● **Task to carry out**: Using the listing below, copy exactly the lines from the one containing "return material" to the one containing "from mathutils import Matrix, Vector", both lines included, and no others.

● **Supplied material**:
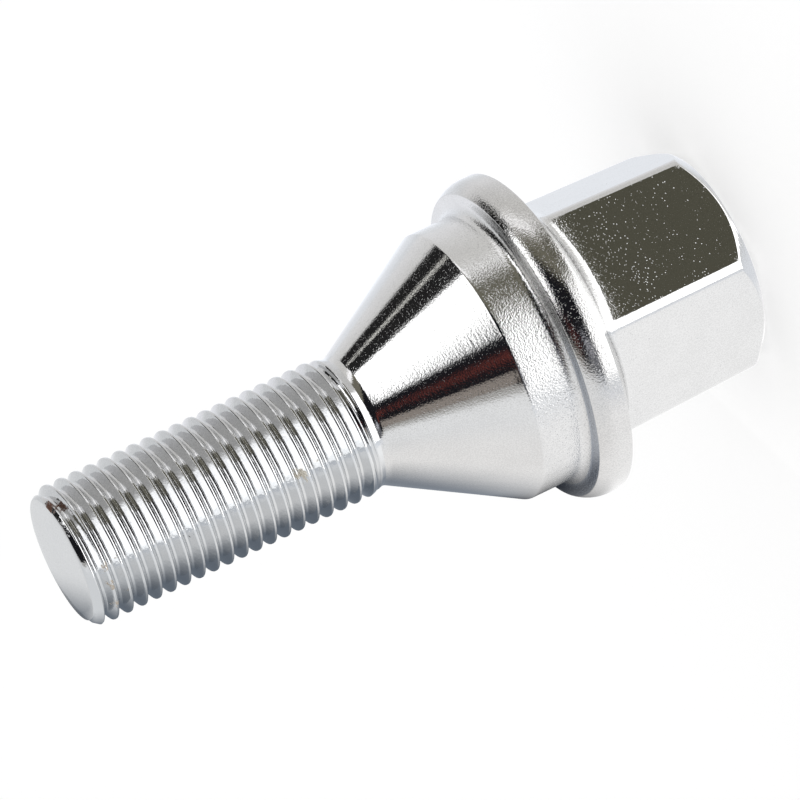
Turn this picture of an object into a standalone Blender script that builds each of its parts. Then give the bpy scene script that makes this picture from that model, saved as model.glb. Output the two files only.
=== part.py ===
"""Wheel lug bolt, forged and rolled in one piece.

It stands on the flat end of its hexagon head, with the thread pointing up. Sizes are in metres
and angles in degrees. Heights are worked out from the head's end face, which lies at z = 0.
"""

import math

import bmesh
import bpy
from mathutils import Vector

# Thread, M14 x 1.5, right-handed
THREAD_DIAMETER = 0.01390
THREAD_PITCH = 0.00150
THREAD_LENGTH = 0.03050
THREAD_START_TURN = 0.56
TIP_CHAMFER_DEPTH = 0.00078
TIP_CHAMFER_LENGTH = 0.00105
RUNOUT_LENGTH = 0.00150

# Plain neck and conical seat
NECK_UNDERCUT = 0.00045
NECK_LENGTH = 0.00040
NECK_FILLET = 0.00130
SEAT_INCLUDED_ANGLE = 60.0
SEAT_DIAMETER = 0.02720
SEAT_EDGE_RADIUS = 0.00050
BAND_LENGTH = 0.00490
BAND_FILLET = 0.00100

# Round flange with a crowned rim and a sloping back
FLANGE_DIAMETER = 0.03260
FLANGE_THICKNESS = 0.00315
FLANGE_CROWN_LENGTH = 0.00215
FLANGE_CROWN_RISE = 0.00075
FLANGE_BACK_SLOPE = 25.0

# Hexagon head
HEX_ACROSS_FLATS = 0.02200
HEX_DRAFT = 1.5
HEX_CORNER_RADIUS = 0.00130
HEX_ROOT_FILLET = 0.00150
HEAD_LENGTH = 0.01830
END_FACE_DIAMETER = 0.02040
END_CHAMFER_ANGLE = 45.0

# Fineness of the facets
TURN_STEPS = 40
ARC_STEP_ANGLE = 12.0
CORNER_STEPS = 4
FLAT_STEPS = 4
ROOT_FILLET_SHARES = (0.0, 0.25, 0.5, 0.75)

# Metric thread form, as shares of the pitch
THREAD_DEPTH_SHARE = 0.6134
CREST_FLAT_SHARE = 0.125
CUTTER_RISE_SHARE = 0.12
FLANK_ANGLE = 30.0

# How far a helper solid reaches past the surface that it cuts or joins
OVERLAP = 0.00160
MERGE_DISTANCE = 0.00001

PART_NAME = "wheel_lug_bolt"


def tan(degrees):
    return math.tan(math.radians(degrees))


def heights():
    """Levels along the axis, from the head's end face up to the thread's tip."""
    neck = THREAD_DIAMETER / 2 - NECK_UNDERCUT
    seat_height = (SEAT_DIAMETER / 2 - neck) / tan(SEAT_INCLUDED_ANGLE / 2)
    level = {"flange_back": HEAD_LENGTH}
    level["flange_face"] = level["flange_back"] + FLANGE_THICKNESS
    level["seat_edge"] = level["flange_face"] + BAND_LENGTH
    level["seat_top"] = level["seat_edge"] + seat_height
    level["thread_start"] = level["seat_top"] + NECK_LENGTH
    level["tip"] = level["thread_start"] + THREAD_LENGTH
    return level


def clear_scene():
    for item in list(bpy.data.objects):
        bpy.data.objects.remove(item, do_unlink=True)


def new_collection(name):
    collection = bpy.data.collections.new(name)
    bpy.context.scene.collection.children.link(collection)
    return collection


def add_object(name, mesh, collection):
    item = bpy.data.objects.new(name, mesh)
    collection.objects.link(item)
    return item


def rounded_corner(before, corner, after, radius):
    """Points of the arc that rounds a corner between two straight runs of an outline."""
    to_before = (before - corner).normalized()
    to_after = (after - corner).normalized()
    opening = to_before.angle(to_after)
    turning = math.pi - opening
    reach = radius * math.tan(turning / 2)
    start = corner + to_before * reach
    end = corner + to_after * reach
    centre = corner + (to_before + to_after).normalized() * (radius / math.cos(turning / 2))
    steps = max(2, math.ceil(math.degrees(turning) / ARC_STEP_ANGLE))
    first = start - centre
    swing = first.angle_signed(end - centre)
    points = []
    for step in range(steps + 1):
        angle = -swing * step / steps
        cosine, sine = math.cos(angle), math.sin(angle)
        turned = Vector((cosine * first.x - sine * first.y, sine * first.x + cosine * first.y))
        points.append(centre + turned)
    return points


def crowned_rim(level):
    """The flange's rim: an arc from the edge of its face that ends upright at full diameter."""
    sweep = 2 * math.atan2(FLANGE_CROWN_RISE, FLANGE_CROWN_LENGTH)
    radius = FLANGE_CROWN_LENGTH / math.sin(sweep)
    centre_x = FLANGE_DIAMETER / 2 - radius
    centre_z = level["flange_face"] - FLANGE_CROWN_LENGTH
    steps = max(2, math.ceil(math.degrees(sweep) / ARC_STEP_ANGLE))
    points = []
    for step in range(steps + 1):
        angle = sweep * (1 - step / steps)
        points.append(Vector((centre_x + radius * math.cos(angle), centre_z + radius * math.sin(angle))))
    return points


def blank_outline():
    """Half section of everything turned, from the tip down its outer side to the axis."""
    level = heights()
    thread = THREAD_DIAMETER / 2
    neck = thread - NECK_UNDERCUT
    seat = SEAT_DIAMETER / 2
    rim = FLANGE_DIAMETER / 2
    face = rim - FLANGE_CROWN_RISE
    core = HEX_ACROSS_FLATS / 4
    tip_edge = Vector((thread - TIP_CHAMFER_DEPTH, level["tip"]))
    runout_end = Vector((neck, level["thread_start"]))
    seat_top = Vector((neck, level["seat_top"]))
    seat_edge = Vector((seat, level["seat_edge"]))
    band_foot = Vector((seat, level["flange_face"]))
    face_edge = Vector((face, level["flange_face"]))
    core_height = level["flange_back"] - (rim - core) * tan(FLANGE_BACK_SLOPE)
    outline = [Vector((0, level["tip"])), tip_edge]
    outline.append(Vector((thread, level["tip"] - TIP_CHAMFER_LENGTH)))
    outline.append(Vector((thread, level["thread_start"] + RUNOUT_LENGTH)))
    outline.append(runout_end)
    outline += rounded_corner(runout_end, seat_top, seat_edge, NECK_FILLET)
    outline += rounded_corner(seat_top, seat_edge, band_foot, SEAT_EDGE_RADIUS)
    outline += rounded_corner(seat_edge, band_foot, face_edge, BAND_FILLET)
    outline += crowned_rim(level)
    outline.append(Vector((rim, level["flange_back"])))
    outline.append(Vector((core, core_height)))
    outline.append(Vector((0, core_height)))
    return outline


def turned_solid(name, outline, collection):
    """A closed solid of revolution about Z, from a half section drawn at +X."""
    mesh = bpy.data.meshes.new(name)
    corners = [(point.x, 0, point.y) for point in outline]
    edges = [(index, index + 1) for index in range(len(corners) - 1)]
    mesh.from_pydata(corners, edges, [])
    item = add_object(name, mesh, collection)
    screw = item.modifiers.new("Turn", "SCREW")
    screw.axis = "Z"
    screw.angle = math.tau
    screw.steps = TURN_STEPS
    screw.render_steps = TURN_STEPS
    screw.use_merge_vertices = True
    screw.merge_threshold = MERGE_DISTANCE
    screw.use_smooth_shade = True
    return item


def lofted_solid(name, sections, collection):
    """A closed solid through rings of equally many points, capped at both ends."""
    form = bmesh.new()
    rings = [[form.verts.new(point) for point in section] for section in sections]
    count = len(rings[0])
    for ring, following in zip(rings, rings[1:]):
        for index in range(count):
            beside = (index + 1) % count
            form.faces.new((ring[index], ring[beside], following[beside], following[index]))
    form.faces.new(reversed(rings[0]))
    form.faces.new(rings[-1])
    bmesh.ops.recalc_face_normals(form, faces=form.faces)
    mesh = bpy.data.meshes.new(name)
    form.to_mesh(mesh)
    form.free()
    return add_object(name, mesh, collection)


def groove_section(angle, height, lift):
    """The cutter's V at one point of the helix: flat at the root, open past the crests."""
    depth = THREAD_DEPTH_SHARE * THREAD_PITCH
    rise = CUTTER_RISE_SHARE * THREAD_PITCH
    crest_half = (1 - CREST_FLAT_SHARE) * THREAD_PITCH / 2
    root_half = crest_half - depth * tan(FLANK_ANGLE)
    mouth_half = crest_half + rise * tan(FLANK_ANGLE)
    root = THREAD_DIAMETER / 2 - depth + lift
    mouth = THREAD_DIAMETER / 2 + rise + lift
    corners = [(root, -root_half), (mouth, -mouth_half), (mouth, mouth_half), (root, root_half)]
    cosine, sine = math.cos(angle), math.sin(angle)
    return [Vector((radius * cosine, radius * sine, height + offset)) for radius, offset in corners]


def thread_groove(collection):
    """The groove between the threads, from above the tip down to where it leaves the metal."""
    level = heights()
    depth = THREAD_DEPTH_SHARE * THREAD_PITCH
    top = level["tip"] + (1 + THREAD_START_TURN) * THREAD_PITCH
    bottom = level["thread_start"]
    count = round((top - bottom) / THREAD_PITCH * TURN_STEPS)
    fade = RUNOUT_LENGTH / THREAD_PITCH * TURN_STEPS
    full_lift = depth - NECK_UNDERCUT + CUTTER_RISE_SHARE * THREAD_PITCH
    sections = []
    for step in range(count + 1):
        angle = -math.tau * step / TURN_STEPS
        height = top - THREAD_PITCH * step / TURN_STEPS
        share = max(0.0, 1 - (count - step) / fade)
        sections.append(groove_section(angle, height, full_lift * share))
    return lofted_solid("thread_groove_cutter", sections, collection)


def hexagon_points(apothem, corner_radius):
    """A hexagon with rounded corners, one of them on +X, as points and outward directions."""
    reach = (apothem - corner_radius) / math.cos(math.pi / 6)
    arcs = []
    for corner in range(6):
        middle = math.tau * corner / 6
        centre = Vector((reach * math.cos(middle), reach * math.sin(middle)))
        for step in range(CORNER_STEPS + 1):
            angle = middle + math.radians(60 * step / CORNER_STEPS - 30)
            outward = Vector((math.cos(angle), math.sin(angle)))
            arcs.append((centre + outward * corner_radius, outward))
    points = []
    for index, (point, outward) in enumerate(arcs):
        points.append((point, outward))
        if index % (CORNER_STEPS + 1) == CORNER_STEPS:
            following = arcs[(index + 1) % len(arcs)][0]
            for step in range(1, FLAT_STEPS):
                points.append((point.lerp(following, step / FLAT_STEPS), outward))
    return points


def hexagon_at(height):
    """The hexagon's outline at a height: full size at the flange, narrower towards the end."""
    narrowing = (HEAD_LENGTH - height) * tan(HEX_DRAFT)
    return hexagon_points(HEX_ACROSS_FLATS / 2 - narrowing, HEX_CORNER_RADIUS)


def root_fillet_section(share, inset=0.0):
    """One ring of the fillet between the hexagon's sides and the flange's sloping back."""
    slope = math.radians(FLANGE_BACK_SLOPE)
    angle = (math.pi / 2 - slope) * share
    ring = []
    for index, (root, outward) in enumerate(hexagon_at(HEAD_LENGTH)):
        beside = root.length + HEX_ROOT_FILLET
        back = HEAD_LENGTH - (FLANGE_DIAMETER / 2 - beside) * math.tan(slope)
        centre = back - HEX_ROOT_FILLET / math.cos(slope)
        wall = hexagon_at(centre)[index][0]
        moved = wall + outward * HEX_ROOT_FILLET * (1 - math.cos(angle))
        ring.append(Vector((moved.x, moved.y, centre + HEX_ROOT_FILLET * math.sin(angle) + inset)))
    return ring


def hexagon_head(collection):
    """The hexagon from its end face to its root fillet, trimmed by a cone at its end."""
    end = [Vector((point.x, point.y, 0)) for point, _ in hexagon_at(0)]
    sections = [end] + [root_fillet_section(share) for share in ROOT_FILLET_SHARES]
    sections.append(root_fillet_section(ROOT_FILLET_SHARES[-1], inset=OVERLAP))
    head = lofted_solid("hexagon_head", sections, collection)
    chamfer = turned_solid("end_chamfer", chamfer_outline(), collection)
    hide_helper(chamfer)
    boolean(head, chamfer, "INTERSECT")
    return head


def chamfer_outline():
    """Half section of the cone that trims the hexagon's end corners."""
    level = heights()
    face = END_FACE_DIAMETER / 2
    outside = FLANGE_DIAMETER / 2 + OVERLAP
    cone_height = (outside - face) * tan(END_CHAMFER_ANGLE)
    return [
        Vector((0, level["flange_face"])),
        Vector((outside, level["flange_face"])),
        Vector((outside, cone_height)),
        Vector((face, 0)),
        Vector((0, 0)),
    ]


def hide_helper(item):
    item.hide_render = True
    item.display_type = "WIRE"


def boolean(item, other, operation):
    modifier = item.modifiers.new(operation.title(), "BOOLEAN")
    modifier.operation = operation
    modifier.solver = "EXACT"
    modifier.object = other


def chrome_material():
    material = bpy.data.materials.new("chrome_plate")
    material.use_nodes = True
    shader = material.node_tree.nodes["Principled BSDF"]
    shader.inputs["Base Color"].default_value = (0.72, 0.72, 0.73, 1)
    shader.inputs["Metallic"].default_value = 1.0
    shader.inputs["Roughness"].default_value = 0.16
    return material


def build():
    clear_scene()
    parts = new_collection(PART_NAME)
    helpers = new_collection("helpers")
    groove = thread_groove(helpers)
    head = hexagon_head(helpers)
    hide_helper(groove)
    hide_helper(head)
    bolt = turned_solid(PART_NAME, blank_outline(), parts)
    boolean(bolt, groove, "DIFFERENCE")
    boolean(bolt, head, "UNION")
    bolt.data.materials.append(chrome_material())


build()
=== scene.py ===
"""Wheel lug bolt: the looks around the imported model.

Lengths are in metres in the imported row's frame: the bolt stands on the flat end of its hexagon
head, at z = 0, with its thread up and one corner of the hexagon on +X. The camera stands where
the photograph was taken from and is rolled, so that the bolt lies aslant in the picture.
"""

import math

import bmesh
import bpy
from mathutils import Matrix, Vector


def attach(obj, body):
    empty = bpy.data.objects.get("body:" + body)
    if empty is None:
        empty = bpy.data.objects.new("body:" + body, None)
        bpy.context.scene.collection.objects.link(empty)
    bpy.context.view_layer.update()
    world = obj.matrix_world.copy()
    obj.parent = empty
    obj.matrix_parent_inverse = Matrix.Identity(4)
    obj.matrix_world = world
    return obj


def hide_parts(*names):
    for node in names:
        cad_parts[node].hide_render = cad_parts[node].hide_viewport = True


MM = 0.001
NODE = "wheel_lug_bolt"

# Thread, M14 x 1.5, right-handed
THREAD_RADIUS = 6.95 * MM
THREAD_PITCH = 1.50 * MM
THREAD_LENGTH = 30.50 * MM
THREAD_START_TURN = 0.56
THREAD_DEPTH = 0.6134 * THREAD_PITCH
THREAD_CREST_FLAT = THREAD_PITCH / 8
THREAD_FLANK_ANGLE = 30.0
CREST_SOFTNESS = 0.03 * MM
ROOT_SOFTNESS = 0.04 * MM
RUNOUT_LENGTH = 1.50 * MM
TIP_FACE_RADIUS = 6.175 * MM
TIP_CHAMFER_LENGTH = 1.05 * MM
TIP_EDGE_RADIUS = 0.16 * MM
TIP_EDGE_DROP = 0.6 * TIP_EDGE_RADIUS

# Neck, conical seat and band
NECK_RADIUS = 6.50 * MM
NECK_LENGTH = 0.40 * MM
NECK_FILLET = 1.30 * MM
SEAT_HALF_ANGLE = 30.0
SEAT_RADIUS = 13.60 * MM
SEAT_EDGE_RADIUS = 0.45 * MM
BAND_LENGTH = 4.90 * MM
BAND_FILLET = 1.00 * MM

# Round flange
FLANGE_FACE_RADIUS = 15.55 * MM
FLANGE_FACE_EDGE = 0.10 * MM
FLANGE_RADIUS = 16.30 * MM
FLANGE_THICKNESS = 3.15 * MM
FLANGE_CROWN_LENGTH = 2.15 * MM
FLANGE_BACK_EDGE = 0.15 * MM
FLANGE_BACK_SLOPE = 25.0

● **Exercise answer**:
    return material


def build():
    clear_scene()
    parts = new_collection(PART_NAME)
    helpers = new_collection("helpers")
    groove = thread_groove(helpers)
    head = hexagon_head(helpers)
    hide_helper(groove)
    hide_helper(head)
    bolt = turned_solid(PART_NAME, blank_outline(), parts)
    boolean(bolt, groove, "DIFFERENCE")
    boolean(bolt, head, "UNION")
    bolt.data.materials.append(chrome_material())


build()
=== scene.py ===
"""Wheel lug bolt: the looks around the imported model.

Lengths are in metres in the imported row's frame: the bolt stands on the flat end of its hexagon
head, at z = 0, with its thread up and one corner of the hexagon on +X. The camera stands where
the photograph was taken from and is rolled, so that the bolt lies aslant in the picture.
"""

import math

import bmesh
import bpy
from mathutils import Matrix, Vector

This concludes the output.